■ EXERCISE TASK:
Return the complete listing that follows, with each line reproduced exactly.

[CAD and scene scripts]
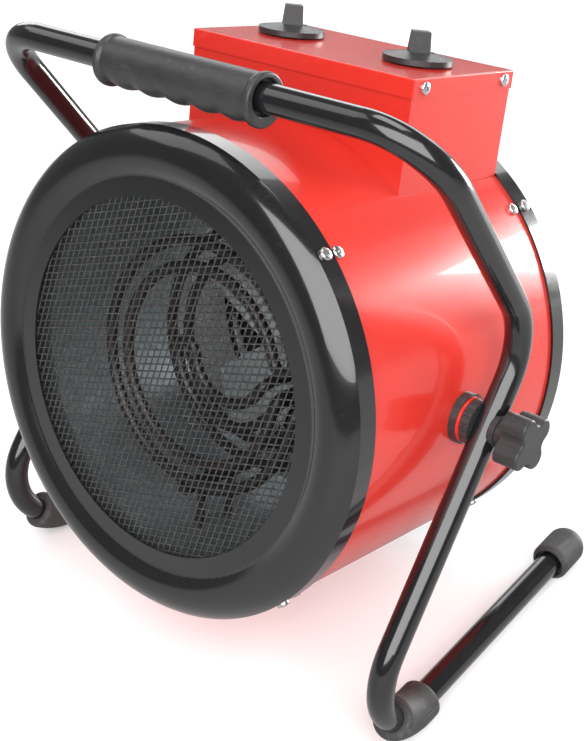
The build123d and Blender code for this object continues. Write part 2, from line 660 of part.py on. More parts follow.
def make_spider():
    """Four armed bracket behind the motor, its end tabs screwed to the drum."""
    back = SPIDER_BACK
    reach = DRUM_INSIDE - SNUG
    front = back - SPIDER_SHEET - SPIDER_TAB
    spider = along_y(MOTOR_D / 2 - 6, back - SPIDER_SHEET, back)
    rim = along_y(reach, front, back) - along_y(reach - SPIDER_SHEET, front, back)
    for angle in SCREW_ANGLES:
        arm = Pos(reach / 2, back - SPIDER_SHEET / 2, 0) * Box(reach, SPIDER_SHEET, SPIDER_ARM)
        wedge = Pos(reach, (front + back) / 2, 0) * Box(reach, back - front, SPIDER_ARM)
        spider += Rot(0, -angle, 0) * arm & along_y(reach, front, back)
        spider += Rot(0, -angle, 0) * wedge & rim
    y, _ = screw_rows()["rear_drum_screws"]
    for angle in SCREW_ANGLES:
        spider -= radial_bar(SHANK_D / 2 + SNUG, angle, y, reach - 10, reach + 5)
    return spider


# ---- Control box ----------------------------------------------------------------------
def box_block(width, depth, low, high):
    return Pos(0, BOX_Y, (low + high) / 2) * Box(width, depth, high - low)


def lid_screw_places():
    return [(side, BOX_Y + end * LID_SCREW_SPAN / 2) for side in (-1, 1) for end in (-1, 1)]


def cut_lid_screw_holes(shape):
    z = LID_TOP - LID_SKIRT / 2
    for _, y in lid_screw_places():
        shape -= Pos(0, y, z) * along_x(SHANK_D / 2 + SNUG, -BOX_WIDTH, BOX_WIDTH)
    return shape


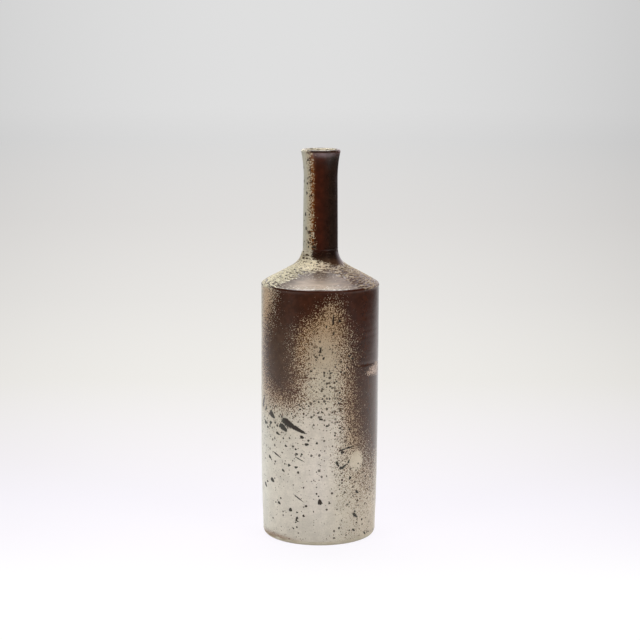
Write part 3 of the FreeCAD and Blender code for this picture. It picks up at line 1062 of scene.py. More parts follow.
@dataclass(frozen=True)
class IronAshGlaze:
    """The outside glaze: ash-grey where thin, iron brown where poured, with stippled edges."""

    name: str = "iron and ash glaze"
    rust: tuple[float, float, float] = (158.0, 120.0, 72.0)
    brown_mark: tuple[float, float, float] = (34.0, 22.0, 11.0)
    grey_mark: tuple[float, float, float] = (46.0, 43.0, 35.0)
    speck: tuple[float, float, float] = (42.0, 29.0, 18.0)
    toast: tuple[float, float, float] = (124.0, 88.0, 60.0)
    grain: float = 1.2
    grain_swing: float = 12.0
    flake_swing: float = 18.0
    edge: float = 0.26
    pale_roughness: float = 0.34
    iron_roughness: float = 0.22
    shine: float = 1.42
    satin_roughness: float = 0.44
    ash_roughness: float = 0.6

    def material(self) -> bpy.types.Material:
        """Build the glaze.

        Returns:
            The material.
        """
        shade = Shade(self.name)
        flow = shade.stored("flow", "Vector")
        stipple = self.stipple(shade, flow)
        iron = shade.grade(stipple, -self.edge, self.edge)
        pale = self.pale(shade, flow)
        dark = self.dark(shade, flow)
        halo = shade.grade(stipple, -1.1, -0.2)
        colour = shade.mix(shade.times(halo, shade.stored("rust")), pale, linear(*self.rust))
        colour = shade.mix(iron, colour, dark)
        marks = self.marks(shade, flow)
        colour = shade.mix(marks, colour, self.mark_colour(shade, flow))
        colour = shade.mix(shade.stored("toast"), colour, linear(*self.toast))
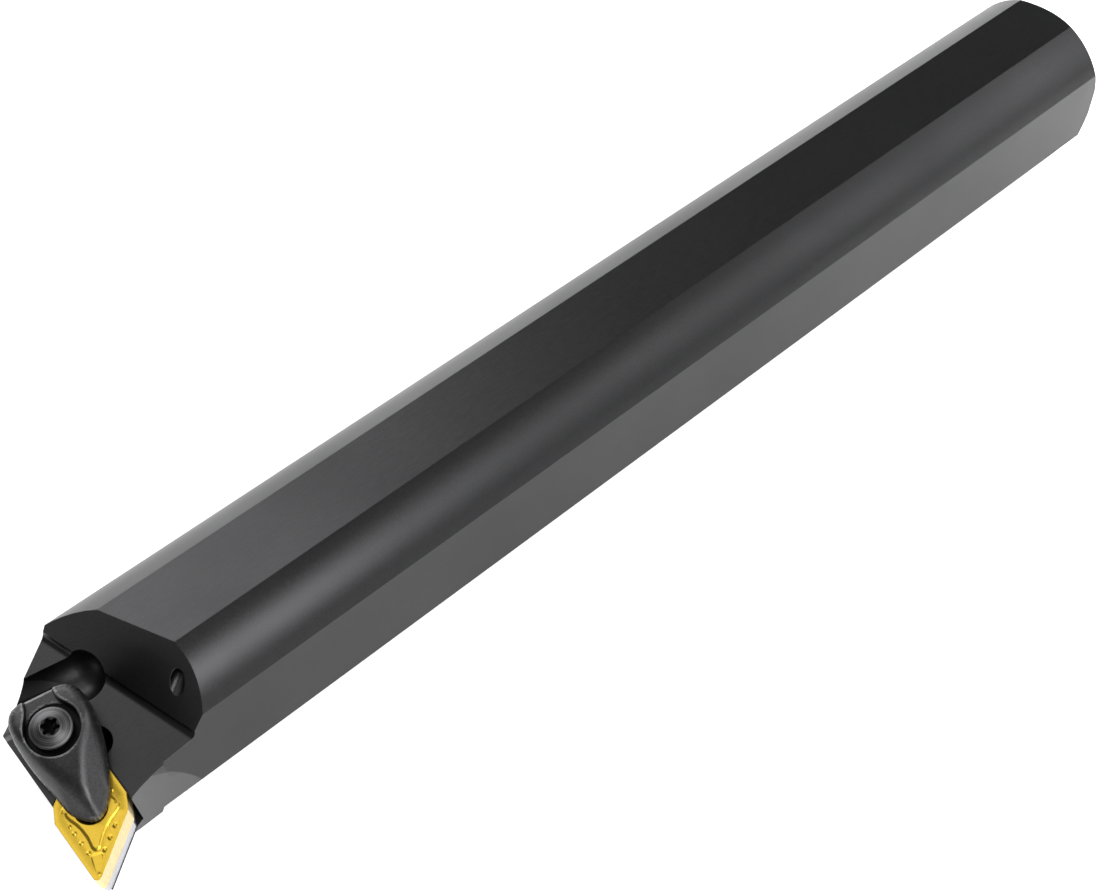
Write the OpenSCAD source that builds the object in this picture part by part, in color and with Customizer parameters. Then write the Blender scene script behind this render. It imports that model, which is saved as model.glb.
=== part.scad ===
// Boring bar, right hand, with a 55 degree turning insert held by a top clamp.
// Origin: centre of the rear end face, on the shank axis. +X runs along the bar
// to the cutting corner, +Y to the cutting side and +Z up to the rake side.

/* [Shank] */
// Length from the rear end face to the cutting corner
bar_length = 300; // [280:5:320]
// Diameter of the round shank
shank_d = 40; // [39.5:0.25:41]
// Height over the top and bottom flats
flats_h = 37; // [36.5:0.25:37.5]
// Distance from the shank axis to the flat on the cutting side
side_flat_y = 17.7; // [17.5:0.05:17.9]
// Chamfer round the rear end
rear_chamfer = 2; // [1:0.5:3]

/* [Insert] */
// Distance from the shank axis to the cutting corner
tip_reach = 27; // [26.5:0.25:27.5]
// Side of the insert's rhombus, measured between sharp corners
insert_side = 15.5; // [15.3:0.05:15.7]
// Corner angle of the insert
insert_angle = 55; // [54:0.5:56]
// Thickness of the insert
insert_t = 6.35; // [5.56:0.01:6.35]
// Radius of the cutting corner
nose_r = 0.8; // [0.4:0.4:1.2]
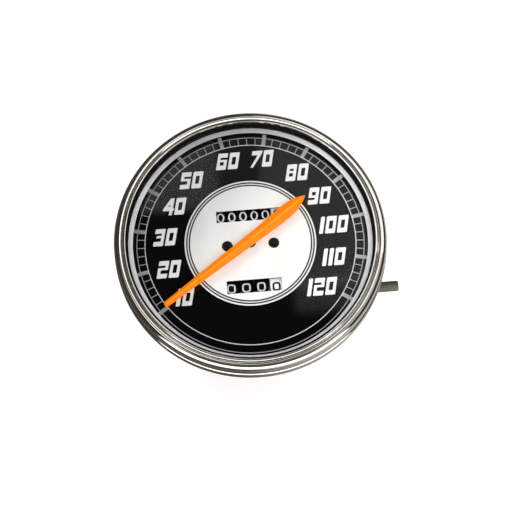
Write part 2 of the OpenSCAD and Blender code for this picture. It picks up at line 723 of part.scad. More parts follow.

■ EXPECTED ANSWER:
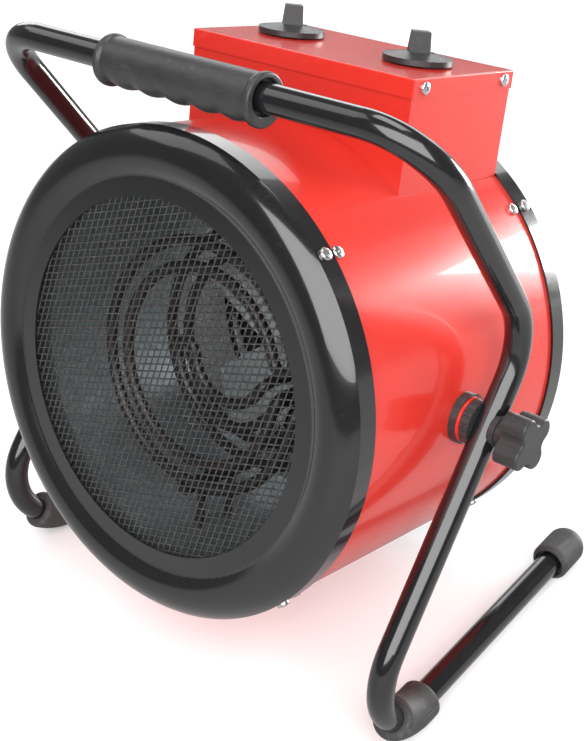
The build123d and Blender code for this object continues. Write part 2, from line 660 of part.py on. More parts follow.
def make_spider():
    """Four armed bracket behind the motor, its end tabs screwed to the drum."""
    back = SPIDER_BACK
    reach = DRUM_INSIDE - SNUG
    front = back - SPIDER_SHEET - SPIDER_TAB
    spider = along_y(MOTOR_D / 2 - 6, back - SPIDER_SHEET, back)
    rim = along_y(reach, front, back) - along_y(reach - SPIDER_SHEET, front, back)
    for angle in SCREW_ANGLES:
        arm = Pos(reach / 2, back - SPIDER_SHEET / 2, 0) * Box(reach, SPIDER_SHEET, SPIDER_ARM)
        wedge = Pos(reach, (front + back) / 2, 0) * Box(reach, back - front, SPIDER_ARM)
        spider += Rot(0, -angle, 0) * arm & along_y(reach, front, back)
        spider += Rot(0, -angle, 0) * wedge & rim
    y, _ = screw_rows()["rear_drum_screws"]
    for angle in SCREW_ANGLES:
        spider -= radial_bar(SHANK_D / 2 + SNUG, angle, y, reach - 10, reach + 5)
    return spider


# ---- Control box ----------------------------------------------------------------------
def box_block(width, depth, low, high):
    return Pos(0, BOX_Y, (low + high) / 2) * Box(width, depth, high - low)


def lid_screw_places():
    return [(side, BOX_Y + end * LID_SCREW_SPAN / 2) for side in (-1, 1) for end in (-1, 1)]


def cut_lid_screw_holes(shape):
    z = LID_TOP - LID_SKIRT / 2
    for _, y in lid_screw_places():
        shape -= Pos(0, y, z) * along_x(SHANK_D / 2 + SNUG, -BOX_WIDTH, BOX_WIDTH)
    return shape


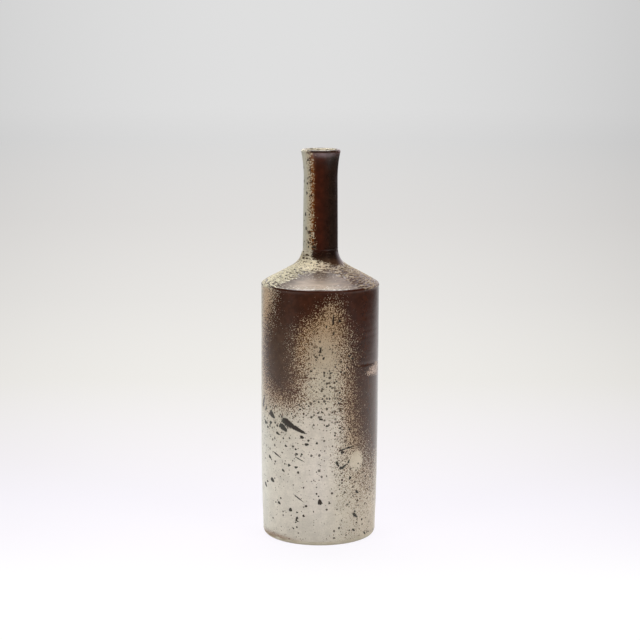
Write part 3 of the FreeCAD and Blender code for this picture. It picks up at line 1062 of scene.py. More parts follow.
@dataclass(frozen=True)
class IronAshGlaze:
    """The outside glaze: ash-grey where thin, iron brown where poured, with stippled edges."""

    name: str = "iron and ash glaze"
    rust: tuple[float, float, float] = (158.0, 120.0, 72.0)
    brown_mark: tuple[float, float, float] = (34.0, 22.0, 11.0)
    grey_mark: tuple[float, float, float] = (46.0, 43.0, 35.0)
    speck: tuple[float, float, float] = (42.0, 29.0, 18.0)
    toast: tuple[float, float, float] = (124.0, 88.0, 60.0)
    grain: float = 1.2
    grain_swing: float = 12.0
    flake_swing: float = 18.0
    edge: float = 0.26
    pale_roughness: float = 0.34
    iron_roughness: float = 0.22
    shine: float = 1.42
    satin_roughness: float = 0.44
    ash_roughness: float = 0.6

    def material(self) -> bpy.types.Material:
        """Build the glaze.

        Returns:
            The material.
        """
        shade = Shade(self.name)
        flow = shade.stored("flow", "Vector")
        stipple = self.stipple(shade, flow)
        iron = shade.grade(stipple, -self.edge, self.edge)
        pale = self.pale(shade, flow)
        dark = self.dark(shade, flow)
        halo = shade.grade(stipple, -1.1, -0.2)
        colour = shade.mix(shade.times(halo, shade.stored("rust")), pale, linear(*self.rust))
        colour = shade.mix(iron, colour, dark)
        marks = self.marks(shade, flow)
        colour = shade.mix(marks, colour, self.mark_colour(shade, flow))
        colour = shade.mix(shade.stored("toast"), colour, linear(*self.toast))
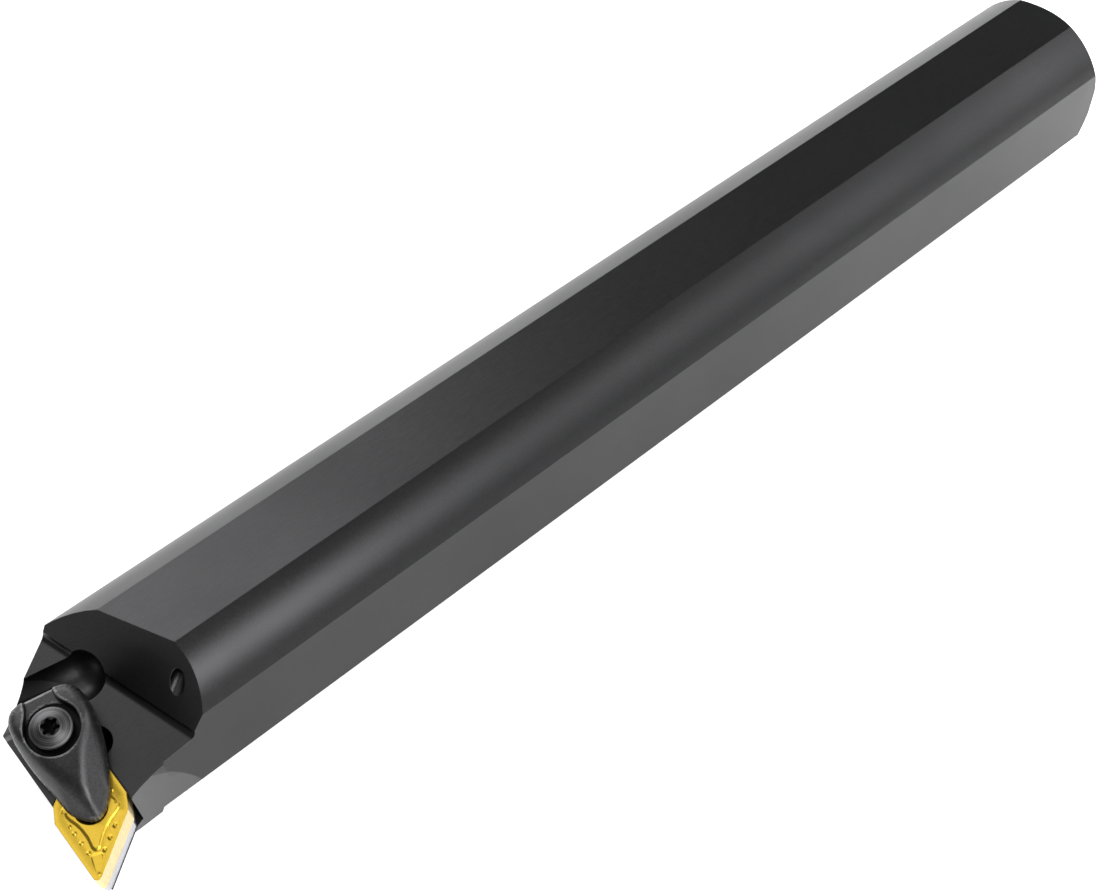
Write the OpenSCAD source that builds the object in this picture part by part, in color and with Customizer parameters. Then write the Blender scene script behind this render. It imports that model, which is saved as model.glb.
=== part.scad ===
// Boring bar, right hand, with a 55 degree turning insert held by a top clamp.
// Origin: centre of the rear end face, on the shank axis. +X runs along the bar
// to the cutting corner, +Y to the cutting side and +Z up to the rake side.

/* [Shank] */
// Length from the rear end face to the cutting corner
bar_length = 300; // [280:5:320]
// Diameter of the round shank
shank_d = 40; // [39.5:0.25:41]
// Height over the top and bottom flats
flats_h = 37; // [36.5:0.25:37.5]
// Distance from the shank axis to the flat on the cutting side
side_flat_y = 17.7; // [17.5:0.05:17.9]
// Chamfer round the rear end
rear_chamfer = 2; // [1:0.5:3]

/* [Insert] */
// Distance from the shank axis to the cutting corner
tip_reach = 27; // [26.5:0.25:27.5]
// Side of the insert's rhombus, measured between sharp corners
insert_side = 15.5; // [15.3:0.05:15.7]
// Corner angle of the insert
insert_angle = 55; // [54:0.5:56]
// Thickness of the insert
insert_t = 6.35; // [5.56:0.01:6.35]
// Radius of the cutting corner
nose_r = 0.8; // [0.4:0.4:1.2]
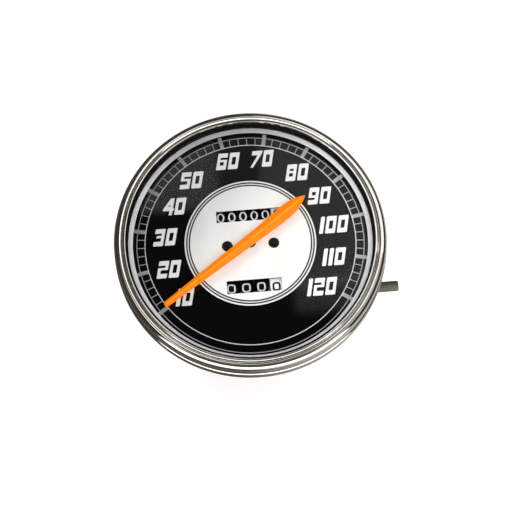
Write part 2 of the OpenSCAD and Blender code for this picture. It picks up at line 723 of part.scad. More parts follow.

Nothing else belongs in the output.